# Provided data
= = = = =

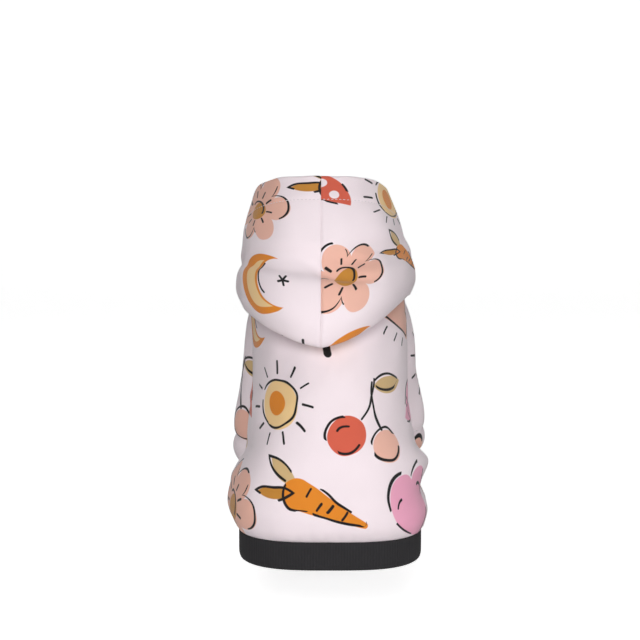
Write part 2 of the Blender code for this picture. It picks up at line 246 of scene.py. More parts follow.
def unit(vectors: np.ndarray) -> np.ndarray:
    """The same directions with length 1."""
    return vectors / np.maximum(np.linalg.norm(vectors, axis=-1, keepdims=True), 1e-12)


def grid_normals(grid: np.ndarray, closed: bool) -> np.ndarray:
    """Outward directions of a grid of points.

    Args:
        grid: points by row and column.
        closed: whether the columns go all the way round.

    Returns:
        One unit vector for each point.
    """
    if closed:
        across = np.roll(grid, -1, axis=1) - np.roll(grid, 1, axis=1)
    else:
        across = np.gradient(grid, axis=1)
    return unit(np.cross(across, np.gradient(grid, axis=0)))


def bump(distance: np.ndarray, width: float) -> np.ndarray:
    """A soft hump of height 1 at distance 0."""
    return np.exp(-((distance / width) ** 2))


def ripple(u: np.ndarray, v: np.ndarray, seed: int, terms: int = 7) -> np.ndarray:
    """A smooth uneven pattern of about -1 to 1, whose features are about one unit across.

    Args:
        u: first coordinate, in features.
        v: second coordinate, in features.
        seed: picks the pattern.
        terms: how many waves it is made of.

    Returns:
        The pattern at each place.
    """
    waves = np.random.default_rng(seed)
    total = np.zeros(np.broadcast(u, v).shape)
    for _ in range(terms):
        turn, phase, pace = waves.uniform(0, tau), waves.uniform(0, tau), waves.uniform(0.7, 1.5)
        total += np.sin(tau / 2 * pace * (u * cos(turn) + v * sin(turn)) + phase)
    return total / terms**0.5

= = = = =

# Exercise objective
Extract all the material, leaving every line as it is.

# Solution below
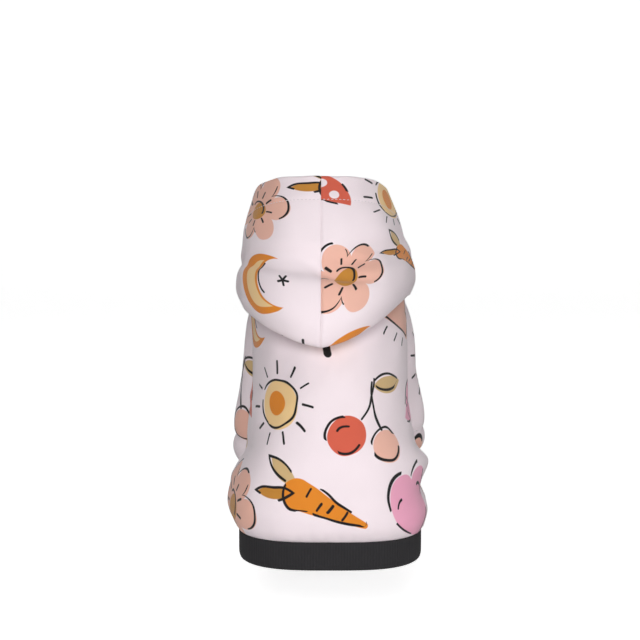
Write part 2 of the Blender code for this picture. It picks up at line 246 of scene.py. More parts follow.
def unit(vectors: np.ndarray) -> np.ndarray:
    """The same directions with length 1."""
    return vectors / np.maximum(np.linalg.norm(vectors, axis=-1, keepdims=True), 1e-12)


def grid_normals(grid: np.ndarray, closed: bool) -> np.ndarray:
    """Outward directions of a grid of points.

    Args:
        grid: points by row and column.
        closed: whether the columns go all the way round.

    Returns:
        One unit vector for each point.
    """
    if closed:
        across = np.roll(grid, -1, axis=1) - np.roll(grid, 1, axis=1)
    else:
        across = np.gradient(grid, axis=1)
    return unit(np.cross(across, np.gradient(grid, axis=0)))


def bump(distance: np.ndarray, width: float) -> np.ndarray:
    """A soft hump of height 1 at distance 0."""
    return np.exp(-((distance / width) ** 2))


def ripple(u: np.ndarray, v: np.ndarray, seed: int, terms: int = 7) -> np.ndarray:
    """A smooth uneven pattern of about -1 to 1, whose features are about one unit across.

    Args:
        u: first coordinate, in features.
        v: second coordinate, in features.
        seed: picks the pattern.
        terms: how many waves it is made of.

    Returns:
        The pattern at each place.
    """
    waves = np.random.default_rng(seed)
    total = np.zeros(np.broadcast(u, v).shape)
    for _ in range(terms):
        turn, phase, pace = waves.uniform(0, tau), waves.uniform(0, tau), waves.uniform(0.7, 1.5)
        total += np.sin(tau / 2 * pace * (u * cos(turn) + v * sin(turn)) + phase)
    return total / terms**0.5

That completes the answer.